[Exercise goal]
In the listing below, locate the lines that hold the string "this". Copy those lines.

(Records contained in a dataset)
########################################

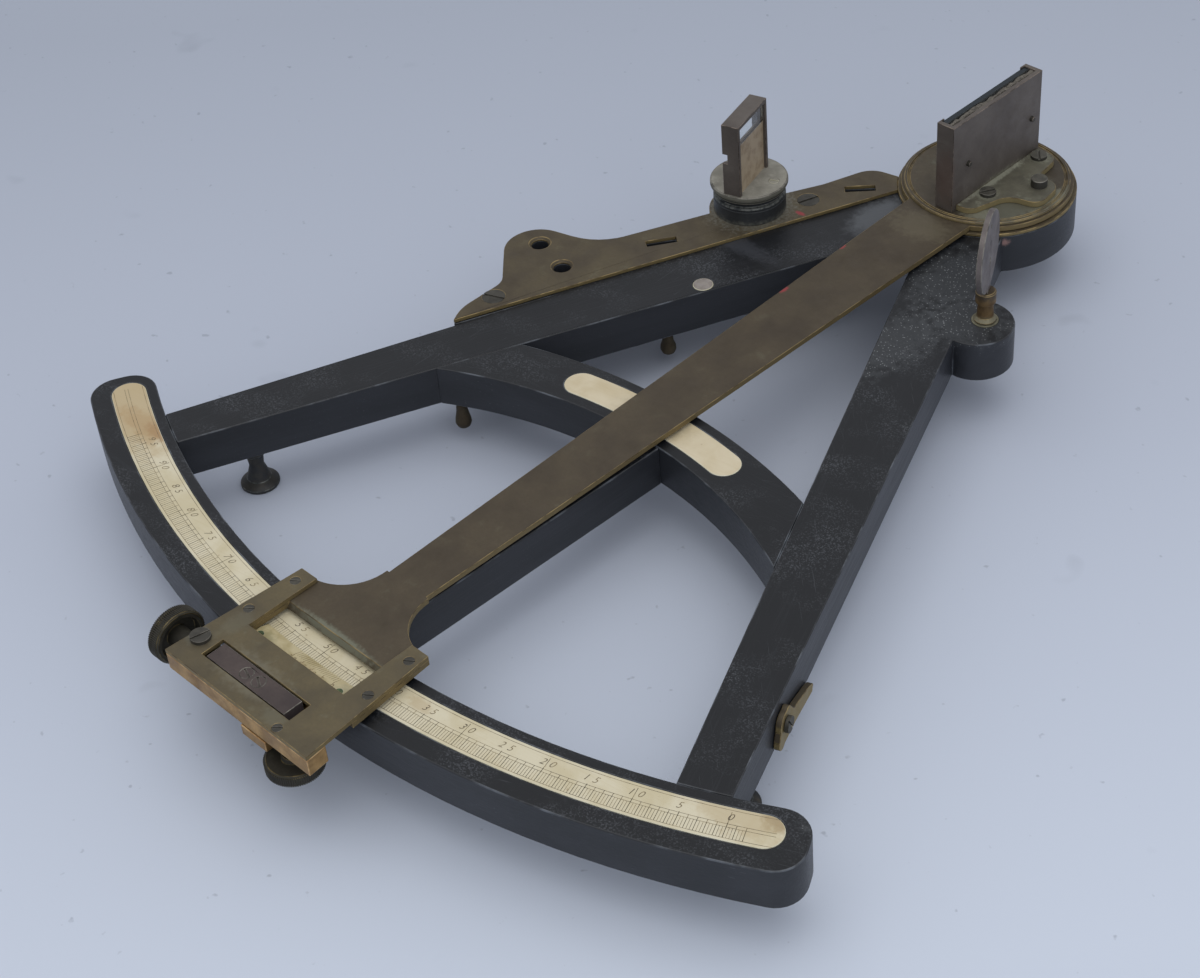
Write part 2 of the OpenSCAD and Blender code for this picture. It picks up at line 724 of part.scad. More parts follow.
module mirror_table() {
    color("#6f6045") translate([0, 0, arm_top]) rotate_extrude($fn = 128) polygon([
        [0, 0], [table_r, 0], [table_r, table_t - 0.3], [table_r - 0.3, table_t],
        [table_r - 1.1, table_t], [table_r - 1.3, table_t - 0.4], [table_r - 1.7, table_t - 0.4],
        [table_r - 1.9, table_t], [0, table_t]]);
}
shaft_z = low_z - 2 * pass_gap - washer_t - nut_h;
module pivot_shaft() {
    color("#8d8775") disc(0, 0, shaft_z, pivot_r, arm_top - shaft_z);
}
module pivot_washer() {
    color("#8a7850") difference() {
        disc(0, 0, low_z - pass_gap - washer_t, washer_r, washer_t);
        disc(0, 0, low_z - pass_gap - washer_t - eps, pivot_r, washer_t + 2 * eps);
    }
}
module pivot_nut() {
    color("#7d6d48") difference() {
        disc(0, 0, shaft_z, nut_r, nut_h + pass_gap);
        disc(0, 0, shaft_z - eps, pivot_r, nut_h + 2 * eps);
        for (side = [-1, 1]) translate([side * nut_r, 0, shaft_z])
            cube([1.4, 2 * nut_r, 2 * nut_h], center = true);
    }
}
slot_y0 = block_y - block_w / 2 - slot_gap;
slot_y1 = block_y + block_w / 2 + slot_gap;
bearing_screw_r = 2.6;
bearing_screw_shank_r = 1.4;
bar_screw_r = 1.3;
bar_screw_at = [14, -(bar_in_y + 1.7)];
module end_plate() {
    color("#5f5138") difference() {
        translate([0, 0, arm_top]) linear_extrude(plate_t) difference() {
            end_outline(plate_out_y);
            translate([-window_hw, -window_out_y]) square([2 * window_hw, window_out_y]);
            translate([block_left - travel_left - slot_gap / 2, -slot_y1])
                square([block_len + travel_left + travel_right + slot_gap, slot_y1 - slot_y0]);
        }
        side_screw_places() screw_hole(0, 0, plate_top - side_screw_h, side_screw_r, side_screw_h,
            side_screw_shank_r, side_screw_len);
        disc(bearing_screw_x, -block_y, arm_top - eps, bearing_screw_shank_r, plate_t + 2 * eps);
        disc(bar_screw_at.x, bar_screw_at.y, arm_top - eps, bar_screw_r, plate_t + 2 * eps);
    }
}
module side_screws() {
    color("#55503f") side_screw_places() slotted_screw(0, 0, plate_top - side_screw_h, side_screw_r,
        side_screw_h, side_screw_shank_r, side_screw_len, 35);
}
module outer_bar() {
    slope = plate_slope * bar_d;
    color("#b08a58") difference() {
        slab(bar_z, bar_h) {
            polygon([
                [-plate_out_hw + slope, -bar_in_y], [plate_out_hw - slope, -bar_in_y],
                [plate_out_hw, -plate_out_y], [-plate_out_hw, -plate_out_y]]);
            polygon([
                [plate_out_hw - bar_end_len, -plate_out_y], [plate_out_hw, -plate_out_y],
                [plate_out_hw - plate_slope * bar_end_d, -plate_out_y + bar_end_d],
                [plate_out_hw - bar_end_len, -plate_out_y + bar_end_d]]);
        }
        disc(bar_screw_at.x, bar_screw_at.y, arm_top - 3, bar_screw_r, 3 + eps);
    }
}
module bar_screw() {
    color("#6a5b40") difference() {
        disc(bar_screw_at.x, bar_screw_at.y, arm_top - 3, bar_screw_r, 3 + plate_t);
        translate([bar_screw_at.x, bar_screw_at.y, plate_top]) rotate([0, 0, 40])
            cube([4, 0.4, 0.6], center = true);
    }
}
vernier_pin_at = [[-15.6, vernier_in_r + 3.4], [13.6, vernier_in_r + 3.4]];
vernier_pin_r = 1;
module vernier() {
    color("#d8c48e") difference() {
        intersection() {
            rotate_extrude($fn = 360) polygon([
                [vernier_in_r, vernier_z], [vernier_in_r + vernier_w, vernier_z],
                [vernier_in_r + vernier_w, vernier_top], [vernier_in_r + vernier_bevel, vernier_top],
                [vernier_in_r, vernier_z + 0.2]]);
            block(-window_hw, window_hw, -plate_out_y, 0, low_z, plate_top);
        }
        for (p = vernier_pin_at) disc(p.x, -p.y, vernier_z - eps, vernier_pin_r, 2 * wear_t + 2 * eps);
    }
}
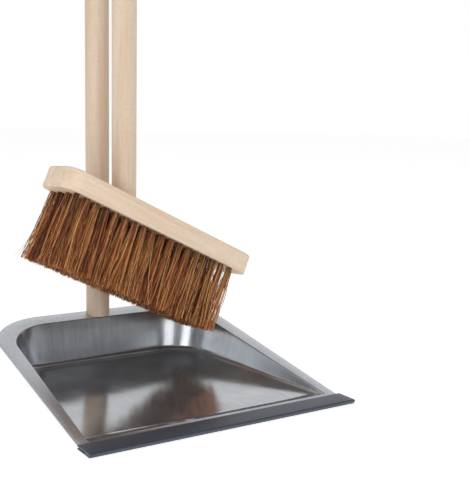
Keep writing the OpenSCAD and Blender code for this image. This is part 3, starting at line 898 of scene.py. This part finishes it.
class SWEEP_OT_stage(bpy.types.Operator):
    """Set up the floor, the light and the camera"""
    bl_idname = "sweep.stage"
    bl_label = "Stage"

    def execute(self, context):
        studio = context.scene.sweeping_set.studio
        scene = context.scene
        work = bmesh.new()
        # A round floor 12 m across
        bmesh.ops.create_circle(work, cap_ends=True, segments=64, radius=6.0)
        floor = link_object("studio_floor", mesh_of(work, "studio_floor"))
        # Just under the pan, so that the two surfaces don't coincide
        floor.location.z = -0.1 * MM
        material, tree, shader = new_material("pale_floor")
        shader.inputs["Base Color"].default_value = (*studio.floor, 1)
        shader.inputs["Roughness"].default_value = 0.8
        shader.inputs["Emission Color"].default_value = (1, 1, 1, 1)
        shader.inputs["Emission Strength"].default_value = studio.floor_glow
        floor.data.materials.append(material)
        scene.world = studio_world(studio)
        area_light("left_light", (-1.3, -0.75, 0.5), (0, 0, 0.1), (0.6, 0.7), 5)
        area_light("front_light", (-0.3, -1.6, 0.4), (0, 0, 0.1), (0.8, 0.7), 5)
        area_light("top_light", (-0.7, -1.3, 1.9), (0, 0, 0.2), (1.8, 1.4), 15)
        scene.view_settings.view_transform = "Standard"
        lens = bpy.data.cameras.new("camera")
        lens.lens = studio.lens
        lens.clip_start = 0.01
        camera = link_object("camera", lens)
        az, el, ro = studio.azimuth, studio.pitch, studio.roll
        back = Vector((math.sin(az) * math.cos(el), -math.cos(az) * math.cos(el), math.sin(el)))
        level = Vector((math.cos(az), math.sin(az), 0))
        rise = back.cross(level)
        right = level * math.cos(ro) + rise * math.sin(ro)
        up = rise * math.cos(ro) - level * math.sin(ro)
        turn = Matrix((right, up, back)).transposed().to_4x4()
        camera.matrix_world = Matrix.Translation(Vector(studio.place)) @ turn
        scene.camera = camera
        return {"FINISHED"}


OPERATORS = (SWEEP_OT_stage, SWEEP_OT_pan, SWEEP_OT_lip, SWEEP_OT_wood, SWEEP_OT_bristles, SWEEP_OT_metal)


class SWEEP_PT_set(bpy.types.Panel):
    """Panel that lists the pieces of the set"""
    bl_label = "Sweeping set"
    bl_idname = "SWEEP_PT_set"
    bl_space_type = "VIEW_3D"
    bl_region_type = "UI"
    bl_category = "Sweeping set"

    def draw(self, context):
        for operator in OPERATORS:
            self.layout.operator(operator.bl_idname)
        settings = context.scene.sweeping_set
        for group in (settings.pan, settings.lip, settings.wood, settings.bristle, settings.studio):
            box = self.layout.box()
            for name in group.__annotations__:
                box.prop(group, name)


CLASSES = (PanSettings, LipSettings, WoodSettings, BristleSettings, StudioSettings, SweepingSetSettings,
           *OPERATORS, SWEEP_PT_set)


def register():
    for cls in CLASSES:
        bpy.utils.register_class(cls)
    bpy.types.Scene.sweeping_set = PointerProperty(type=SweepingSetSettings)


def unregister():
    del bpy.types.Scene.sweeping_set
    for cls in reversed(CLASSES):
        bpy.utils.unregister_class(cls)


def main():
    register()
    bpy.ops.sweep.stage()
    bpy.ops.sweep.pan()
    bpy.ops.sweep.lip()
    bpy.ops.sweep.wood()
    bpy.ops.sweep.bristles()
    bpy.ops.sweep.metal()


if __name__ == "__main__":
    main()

########################################

[Correct answer]
Write part 2 of the OpenSCAD and Blender code for this picture. It picks up at line 724 of part.scad. More parts follow.
Keep writing the OpenSCAD and Blender code for this image. This is part 3, starting at line 898 of scene.py. This part finishes it.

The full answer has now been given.